Pela não coligação
Com o país nas lonas, PSD e CDS podem ter muito mais a ganhar com um bom bode expiatório do que com um mau companheiro de coligação.
Os colunistas televisivos, aliás, já começaram a construir a tese de um novo tabu. Mas eu sou pelo duplo não: “não” à coligação e, por extensão, “não” à clarificação. Espero que Passos Coelho e Paulo Portas continuem em meditação profunda e, lá para o meio da Primavera, anunciem finalmente o seu divórcio. Antes disso, mais vale estarem caladinhos: no dia em que PSD e CDS anunciarem que concorrem separados às eleições, este já de si desconjuntado Governo escaqueira-se de vez. Convém que tal aconteça o mais tarde possível.
É certo que a renovação de uma coligação PSD-CDS tem a matemática aparentemente do seu lado: devido às particularidades do método de Hondt, o número de deputados eleitos por uma coligação de dois partidos é sempre igual ou superior à soma dos deputados eleitos por cada um dos partidos individualmente. No entanto, este raciocínio parte do pressuposto de que, se um eleitor votar PSD ou CDS-PP, então também irá votar numa coligação em que os dois partidos estejam envolvidos. Ora, isso nem sempre é verdade, de um modo geral, e não é definitivamente verdade no meu caso particular. Neste momento, eu ainda não faço ideia de como vou votar em Outubro, mas disto já estou bastante certo: jamais votarei numa coligação PSD-CDS se for Paulo Portas a continuar a mandar no Largo do Caldas.
Há várias razões para isso. Em primeiro lugar, porque já começa a haver demasiados submarinos na vida de Portas, e certos arquivamentos judiciais são verdadeiras condenações políticas. Em segundo lugar, porque Passos Coelho e Paulo Portas gostam tanto um do outro como Maomé do toucinho – e a probabilidade de dois políticos que mal se suportam após quatro anos de coligação conseguirem entender-se ao fim de oito é nula. Do “irrevogável” aos conflitos de bastidores retratados nos livros de Vítor Gaspar ou Álvaro Santos Pereira, a união PSD-CDS é uma história de infindáveis facadas e facadinhas. Até o eleitor mais desatento sabe que uma reedição da actual coligação jamais poderia cumprir os mínimos olímpicos de confiança mútua que são indispensáveis a quem é obrigado a trabalhar em conjunto.
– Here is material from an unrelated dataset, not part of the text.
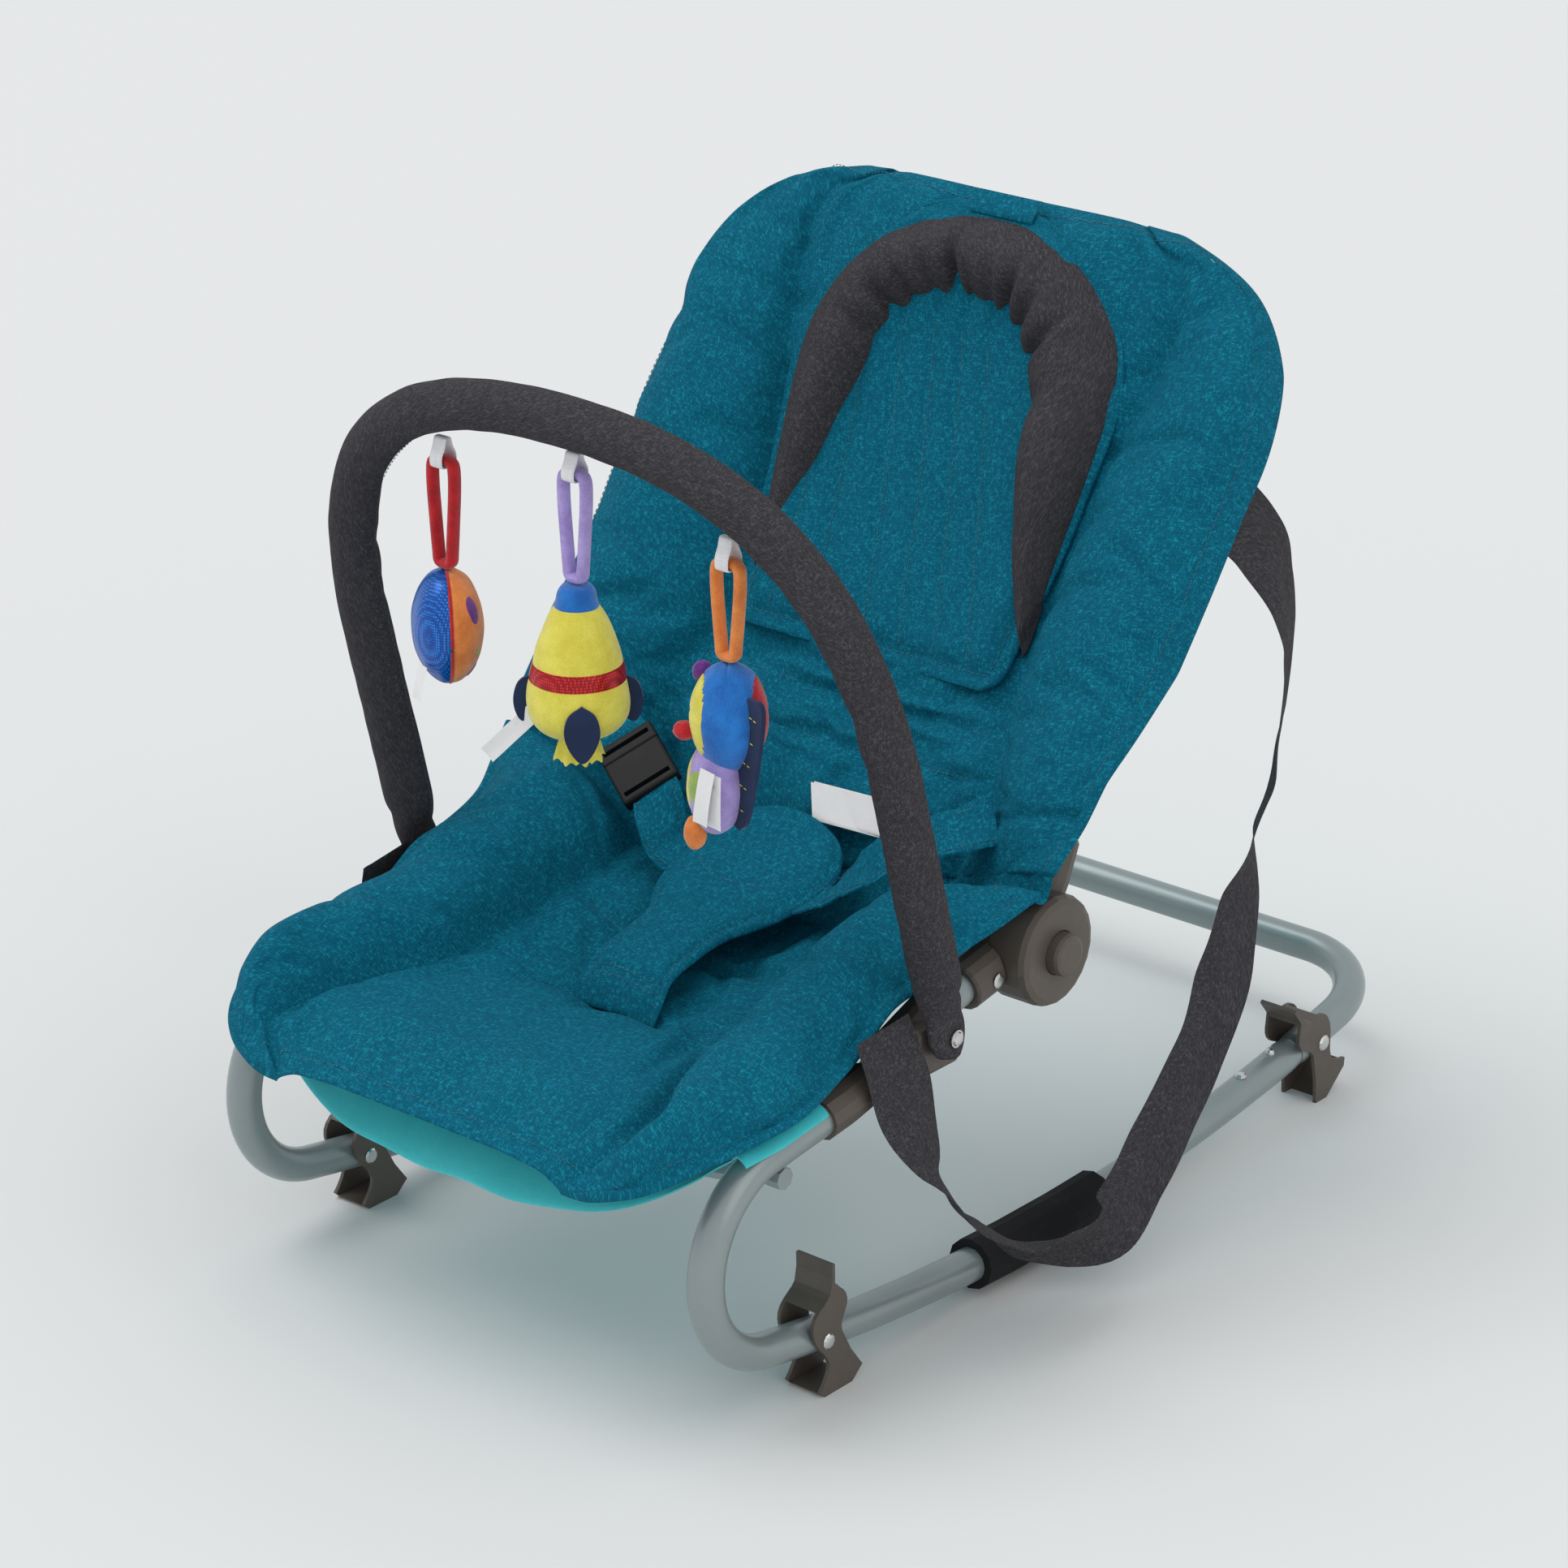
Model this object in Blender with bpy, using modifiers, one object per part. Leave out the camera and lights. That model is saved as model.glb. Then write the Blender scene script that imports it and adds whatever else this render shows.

Mas há ainda um terceiro aspecto, que não me parece ter sido devidamente salientado: perante a impossibilidade de PSD e CDS chegarem a uma maioria absoluta, e a baixíssima probabilidade de sequer conseguirem ganhar as eleições, a ida conjunta dos dois partidos às urnas apenas lhes retira margem de manobra na hora de negociar com o PS. É certo que o CDS pode regressar aos tempos do partido do táxi, mas não é menos certo de que pode sempre sonhar em ser o táxi que dará a indispensável boleia ao PS – sobretudo se Portas for capaz de, durante a campanha, vender a narrativa do bom polícia (“se isto foi assim, imaginem como teria sido se o CDS não tivesse sido o contrapeso do PSD...”).
E quanto ao PSD, a narrativa do mau polícia também lhe pode interessar bastante, sobretudo para convencer aquela fatia de eleitorado que ficou desencantada por o Governo se ter esquecido da sua agenda reformista (argumento: “nós bem queríamos, mas o CDS e o Tribunal Constitucional não deixaram...”). A verdade é esta: com o país nas lonas, PSD e CDS podem ter muito mais a ganhar com um bom bode expiatório do que com um mau companheiro de coligação. Não juntem, pois, os homens aquilo que Deus já separou.